わかりやすい正義をわかりやすく提示する清潔な作品である。ひとびとの不快を招くであろう要素は注意深く漂白され、エイズで解雇された同性愛者の弁護士のこうむる法的不当が伝えられる。啓蒙的にも大きな成果をおさめた。

とはいえ病と性の領域においてひとびとの拒絶を引き起こすものは、しばしばごく具体的な個別性であり、「のぞましい光景」に値しない要素すなわち「醜さ」であり、わたしたちの所作に埋設された社会的規範からの逸脱である。いいかえれば圧倒的に身体性のうえにあらわれる。
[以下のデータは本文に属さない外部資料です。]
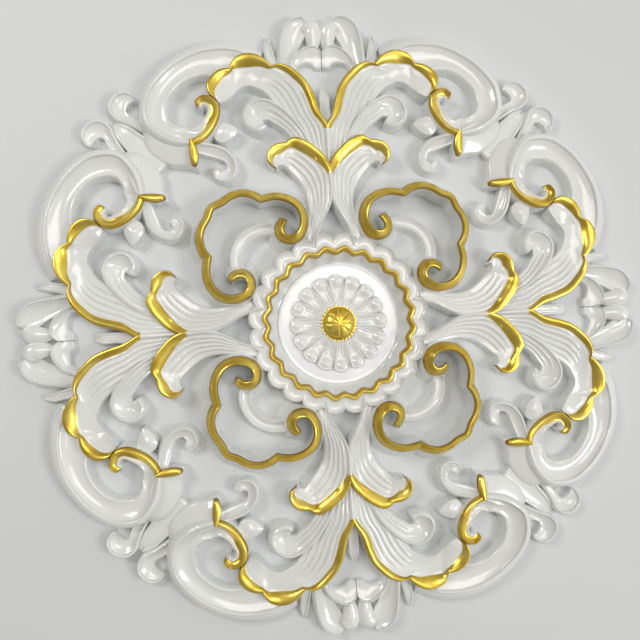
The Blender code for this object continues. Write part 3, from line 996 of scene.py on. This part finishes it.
add_piece("side_curls", octants([
    strip(SIDE_CURL, feet_a=(3, 9), lip_a=(2.5, 1.2), sag=-2, noses=(0.9, 0.3), belly=0.5),
]), finish)
add_piece("buds", octants([bud()]), finish)
add_piece("small_curls", octants([
    strip(SMALL_CURL, feet_a=(3, 3), feet_b=(1, 1), lip_a=(3, 1.5), sag=-3, noses=(0.3, 0.9)),
]), finish)
add_piece("crest_petals", octants([
    strip(CREST_PETAL, feet_a=(8, 2.5), feet_b=(1, 1), lip_a=(1.8, 1.4), lip_b=(2, 0), sag=-5,
          noses=(0.3, 0.25), belly=0.5),
    strip(CREST_FOLD, feet_a=(2, 2), feet_b=(1, 1), sag=4, noses=(0.3, 0.6)),
]), finish)
add_piece("crest_loops", octants([
    strip(CREST_LOOP, feet_a=(2, 2), feet_b=(2, 2), lip_a=(2.2, 1.6), lip_b=(2, 0.5), sag=-2,
          noses=(0.3, 0.02)),
]), finish)
add_piece("tip_leaves", octants([
    strip(TIP_LEAF, lip_a=(2, 1.2), lip_b=(2, 1.2), sag=-1.0),
]), finish)
add_piece("bud_spikes", quarter_turns([
    strip(BUD_SPIKE, lip_a=(2.5, 0.8), lip_b=(2.5, 0.8), sag=-1.0),
]), finish)
add_piece("diagonal_links", quarter_turns([
    strip(DIAGONAL_LINK, lip_a=(4, 1.0), lip_b=(4, 1.0), sag=-2.0),
]), finish)
add_piece("cartouche_frames", quarter_turns([frame_ridge()]), finish)
add_piece("frame_arcs", quarter_turns([arc()]), finish)
rose_ring = add_piece("scalloped_ring", [ring()], finish)
add_piece("centre_disc", [disc()], disc_finish, wrap=False)
add_piece("flower", [flower()], finish, wrap=False)
add_piece("boss", [boss()], finish, wrap=False)
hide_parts("rose_casting")

ceiling()
camera()
world()
area_light("key_light", (1.45, 0.45, -1.7), 0.55, 11.5, "FFFFFF")
area_light("fill_light", (-1.2, -0.9, -1.5), 0.55, 11.5, "FFFFFF")
area_light("front_light", (0.3, -0.4, -2.4), 1.0, 13, "FFFAF4")
area_light("back_light", (-0.8, -1.2, 1.8), 1.6, 20, "FFFFFF")
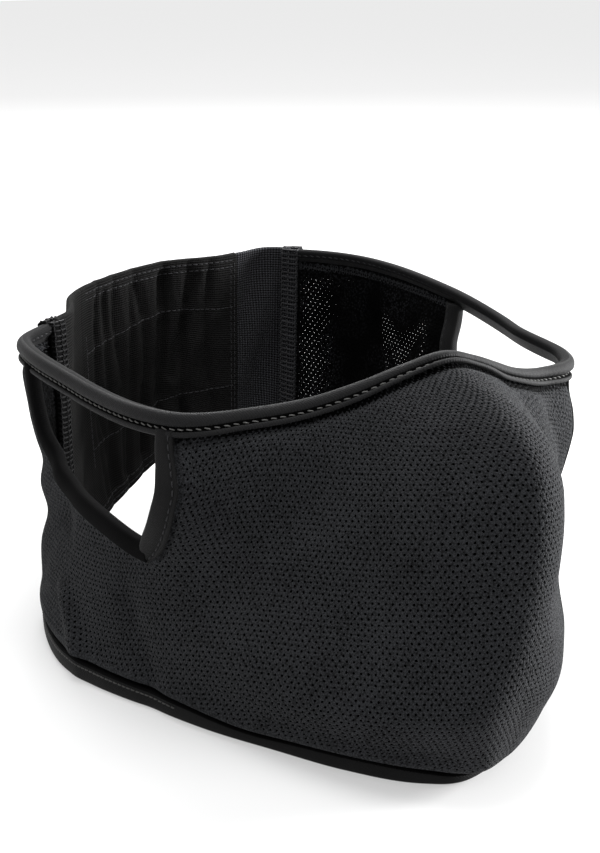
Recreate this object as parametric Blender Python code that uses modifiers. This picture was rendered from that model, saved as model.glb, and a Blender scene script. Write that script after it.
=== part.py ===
"""Half face mask: a standing ring of perforated mesh with two ear openings and a gathered back.

The wearer faces -Y and the mask stands on its lower binding at z = 0.  Every place on the cloth is
given by an angle round the ring (0 at the nose, positive towards the wearer's left) and by a level
(0 at the lower edge, 1 at the upper edge).
"""
import math

import bpy
import numpy as np
from mathutils import Vector

MM = 0.001

# Sizes of the ring
HALF_WIDTH = 80.0 * MM
FRONT_REACH = 132.0 * MM
BACK_REACH = 122.0 * MM
MASK_HEIGHT = 109.0 * MM
EAR_LINE_Y = 30.0 * MM
FOOT_LEAN = 11.0 * MM
BACK_LEAN = 3.0 * MM
RIM_TWIST = 3.5 * MM

# Sizes of the cloth and of its edges
MESH_THICKNESS = 2.5 * MM
BACK_THICKNESS = 1.6 * MM
CASING_THICKNESS = 2.4 * MM
GATHER_DEPTH = 2.6 * MM
FOLD_BREADTH = 10.0 * MM
FOLD_HEIGHT = 3.0 * MM
TOP_BINDING_WIDTH = 7.5 * MM
BOTTOM_BINDING_WIDTH = 6.5 * MM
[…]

だがその不快に抵触する描写は最小限におさえられている。恋人同士のキスさえない。主人公は痩せるにつれて逆に美しくなり、かれの身体は悲劇的な英雄性を帯びる。設定上も、当事者の親族は全員、愛と相互理解の透明な和のなかにある。かれらをとりまく社会的葛藤の気配もきれいに掃除されていた。

また、

想定されている観客の精神年齢は十三歳――つまり米国社会である。この作品はその社会的年齢を〇・五歳ほど引き上げることに貢献したのかもしれない。
とも。
ここで「うさこ」さんは専らトム・ハンクスの方に焦点を当てているのだが、私はこの映画に関しては寧ろデンゼル・ワシントンの印象が強かった。というか、デンゼル・ワシントン=「優等生」というイメージ*1が固められたのは『フィラデルフィア』によってだった。この映画では、ホモ/ヘテロという性における対立とともに白人/黒人という人種の対立が物語を織りなしている。そして、人種の対立においては、デンゼル・ワシントントム・ハンクスを助け・導くという仕方で、黒人が優位になっている。